SET PROBLEM: Please repeat all of the lines that follow, exactly as written.

COLLECTED MATERIAL:
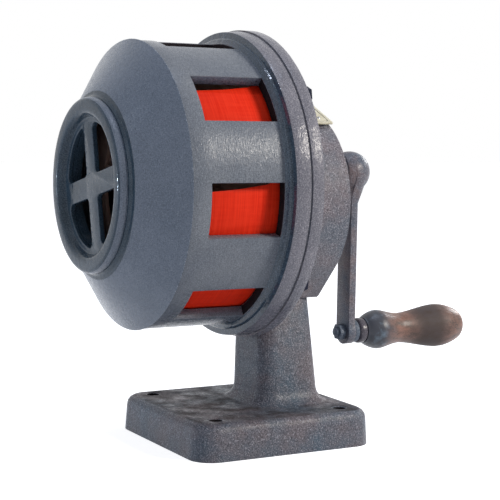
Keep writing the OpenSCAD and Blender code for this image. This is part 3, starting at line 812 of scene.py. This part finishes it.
def dress(material: bpy.types.Material, *nodes: str) -> None:
    """Gives CAD nodes a finish and leaves their shape.

    Args:
        material: the finish.
        nodes: names of CAD nodes.
    """
    for name in nodes:
        mesh = bpy.data.objects[name].data
        mesh.materials.clear()
        mesh.materials.append(material)


# ---- the stator and its intake ---------------------------------------------


@dataclass
class StatorAssembly:
    """The ported drum, its intake cone, bell ring and grille."""

    axis: Axis
    finishes: Finishes
    drum_r: float = 109.0
    bore_r: float = 101.0
    drum_len: float = 77.8
    flange_r: float = 118.0
    flange_draft: float = 1.2
    flange_t: float = 11.7
    gasket_r: float = 118.8
    port_count: int = 8
    port_deg: float = 21.0
    port_at: float = -7.1
    port_front: float = 63.0
    port_back: float = 4.4
    port_steps: int = 7
    land_steps: int = 8
    cone_r: float = 110.3
    nose_r: float = 70.6
    nose_front: float = 104.4
    bell_r: float = 66.0
    bell_front: float = 114.1
    grille_in: float = 6.5
    grille_t: float = 4.0
    grille_r: float = 47.5
    disc_r: float = 50.0
    throat_r: float = 58.0
    seat_r: float = 94.0
    seat_deep: float = 7.0
    nose_wall: float = 8.0
    groove: float = 2.8
    collar: tuple[tuple[float, float], ...] = ((-3.2, 1.1), (-2.6, 3.0), (-1.8, 4.2), (0.0, 4.2))
    rim_round: float = 0.55
    rim_sharp_deg: float = 50.0
    level_mm: float = 0.01
    side_lean: float = 0.6
    grille_round: float = 1.1

    def drum(self) -> bpy.types.Object:
        """Makes the ported drum: one sector at a time, with the ports cut through and bridged.

        Returns:
            The drum.
        """
        front, back = -self.port_front, -self.port_back
        fillet = [(back + 0.2, self.drum_r), *((s, self.drum_r + rise) for s, rise in self.collar)]
        ring = [(-self.drum_len, self.bore_r), (-self.drum_len, self.drum_r), (front, self.drum_r),
                (back, self.drum_r), *fillet, (0.0, self.flange_r),
                (self.flange_t, self.flange_r + self.flange_draft),
                (self.flange_t, self.bore_r), (back, self.bore_r), (front, self.bore_r)]
        bm = bmesh.new()
        angle = self.port_at - self.port_deg / 2
        last = [bm.verts.new(self.axis.point(s, r, angle)) for s, r in ring]
        last += [bm.edges.new((a, b)) for a, b in zip(last, last[1:] + last[:1])]
        for _ in range(self.port_count):
            for width, steps in ((self.port_deg, self.port_steps),
                                 (360 / self.port_count - self.port_deg, self.land_steps)):
                last = bmesh.ops.spin(bm, geom=last, cent=self.axis.centre(), axis=(0, -1, 0),
                                      angle=math.radians(width), steps=steps)["geom_last"]
        bmesh.ops.remove_doubles(bm, verts=bm.verts[:], dist=MERGE * 5)
        bmesh.ops.recalc_face_normals(bm, faces=bm.faces[:])
        for k in range(self.port_count):
            self.cut_port(bm, self.port_at + 360 * k / self.port_count)
        rims = [e for e in bm.edges if e.calc_face_angle(0.0) > math.radians(self.rim_sharp_deg)
                and not self.is_port_corner(e)]
        round_edges(bm, rims, self.rim_round, 2)
        f = self.finishes
        # The collar and the flange's front, the bore and port walls, and the ports' upper walls
        # take darker finishes as painted shade.
        coats = [(f.collar, self.is_flange_front), (f.painted_shade, self.is_shaded_inside),
                 (f.thin, self.is_port_roof), (f.rim, self.is_flange_rim)]
        return place(bm, "stator_drum", f.blue, Body.CASE, ["stator"],
                     coats=coats)

    def is_flange_front(self, face: bmesh.types.BMFace) -> bool:
        """Tells whether a face is on the collar or the front of the flange."""
        station, radius = self.axis.polar(face.calc_center_median())
        return -self.port_back - 0.2 < station < 0.3 and radius > self.drum_r + 0.3

    def is_shaded_inside(self, face: bmesh.types.BMFace) -> bool:
        """Tells whether a face is in the bore or on a port wall that does not face up; it gets
        painted shade.
        """
        _, radius = self.axis.polar(face.calc_center_median())
        return radius < self.drum_r - 0.6 and face.normal.z < 0.3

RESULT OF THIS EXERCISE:
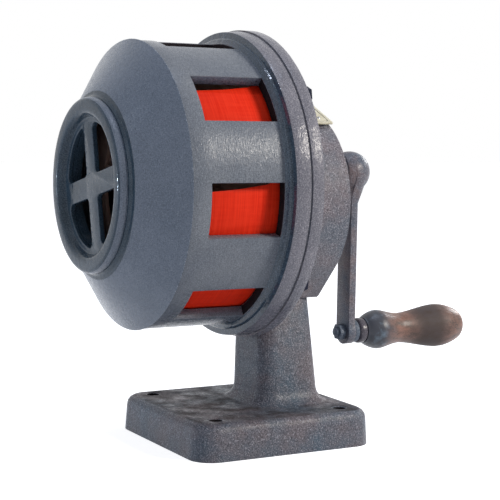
Keep writing the OpenSCAD and Blender code for this image. This is part 3, starting at line 812 of scene.py. This part finishes it.
def dress(material: bpy.types.Material, *nodes: str) -> None:
    """Gives CAD nodes a finish and leaves their shape.

    Args:
        material: the finish.
        nodes: names of CAD nodes.
    """
    for name in nodes:
        mesh = bpy.data.objects[name].data
        mesh.materials.clear()
        mesh.materials.append(material)


# ---- the stator and its intake ---------------------------------------------


@dataclass
class StatorAssembly:
    """The ported drum, its intake cone, bell ring and grille."""

    axis: Axis
    finishes: Finishes
    drum_r: float = 109.0
    bore_r: float = 101.0
    drum_len: float = 77.8
    flange_r: float = 118.0
    flange_draft: float = 1.2
    flange_t: float = 11.7
    gasket_r: float = 118.8
    port_count: int = 8
    port_deg: float = 21.0
    port_at: float = -7.1
    port_front: float = 63.0
    port_back: float = 4.4
    port_steps: int = 7
    land_steps: int = 8
    cone_r: float = 110.3
    nose_r: float = 70.6
    nose_front: float = 104.4
    bell_r: float = 66.0
    bell_front: float = 114.1
    grille_in: float = 6.5
    grille_t: float = 4.0
    grille_r: float = 47.5
    disc_r: float = 50.0
    throat_r: float = 58.0
    seat_r: float = 94.0
    seat_deep: float = 7.0
    nose_wall: float = 8.0
    groove: float = 2.8
    collar: tuple[tuple[float, float], ...] = ((-3.2, 1.1), (-2.6, 3.0), (-1.8, 4.2), (0.0, 4.2))
    rim_round: float = 0.55
    rim_sharp_deg: float = 50.0
    level_mm: float = 0.01
    side_lean: float = 0.6
    grille_round: float = 1.1

    def drum(self) -> bpy.types.Object:
        """Makes the ported drum: one sector at a time, with the ports cut through and bridged.

        Returns:
            The drum.
        """
        front, back = -self.port_front, -self.port_back
        fillet = [(back + 0.2, self.drum_r), *((s, self.drum_r + rise) for s, rise in self.collar)]
        ring = [(-self.drum_len, self.bore_r), (-self.drum_len, self.drum_r), (front, self.drum_r),
                (back, self.drum_r), *fillet, (0.0, self.flange_r),
                (self.flange_t, self.flange_r + self.flange_draft),
                (self.flange_t, self.bore_r), (back, self.bore_r), (front, self.bore_r)]
        bm = bmesh.new()
        angle = self.port_at - self.port_deg / 2
        last = [bm.verts.new(self.axis.point(s, r, angle)) for s, r in ring]
        last += [bm.edges.new((a, b)) for a, b in zip(last, last[1:] + last[:1])]
        for _ in range(self.port_count):
            for width, steps in ((self.port_deg, self.port_steps),
                                 (360 / self.port_count - self.port_deg, self.land_steps)):
                last = bmesh.ops.spin(bm, geom=last, cent=self.axis.centre(), axis=(0, -1, 0),
                                      angle=math.radians(width), steps=steps)["geom_last"]
        bmesh.ops.remove_doubles(bm, verts=bm.verts[:], dist=MERGE * 5)
        bmesh.ops.recalc_face_normals(bm, faces=bm.faces[:])
        for k in range(self.port_count):
            self.cut_port(bm, self.port_at + 360 * k / self.port_count)
        rims = [e for e in bm.edges if e.calc_face_angle(0.0) > math.radians(self.rim_sharp_deg)
                and not self.is_port_corner(e)]
        round_edges(bm, rims, self.rim_round, 2)
        f = self.finishes
        # The collar and the flange's front, the bore and port walls, and the ports' upper walls
        # take darker finishes as painted shade.
        coats = [(f.collar, self.is_flange_front), (f.painted_shade, self.is_shaded_inside),
                 (f.thin, self.is_port_roof), (f.rim, self.is_flange_rim)]
        return place(bm, "stator_drum", f.blue, Body.CASE, ["stator"],
                     coats=coats)

    def is_flange_front(self, face: bmesh.types.BMFace) -> bool:
        """Tells whether a face is on the collar or the front of the flange."""
        station, radius = self.axis.polar(face.calc_center_median())
        return -self.port_back - 0.2 < station < 0.3 and radius > self.drum_r + 0.3

    def is_shaded_inside(self, face: bmesh.types.BMFace) -> bool:
        """Tells whether a face is in the bore or on a port wall that does not face up; it gets
        painted shade.
        """
        _, radius = self.axis.polar(face.calc_center_median())
        return radius < self.drum_r - 0.6 and face.normal.z < 0.3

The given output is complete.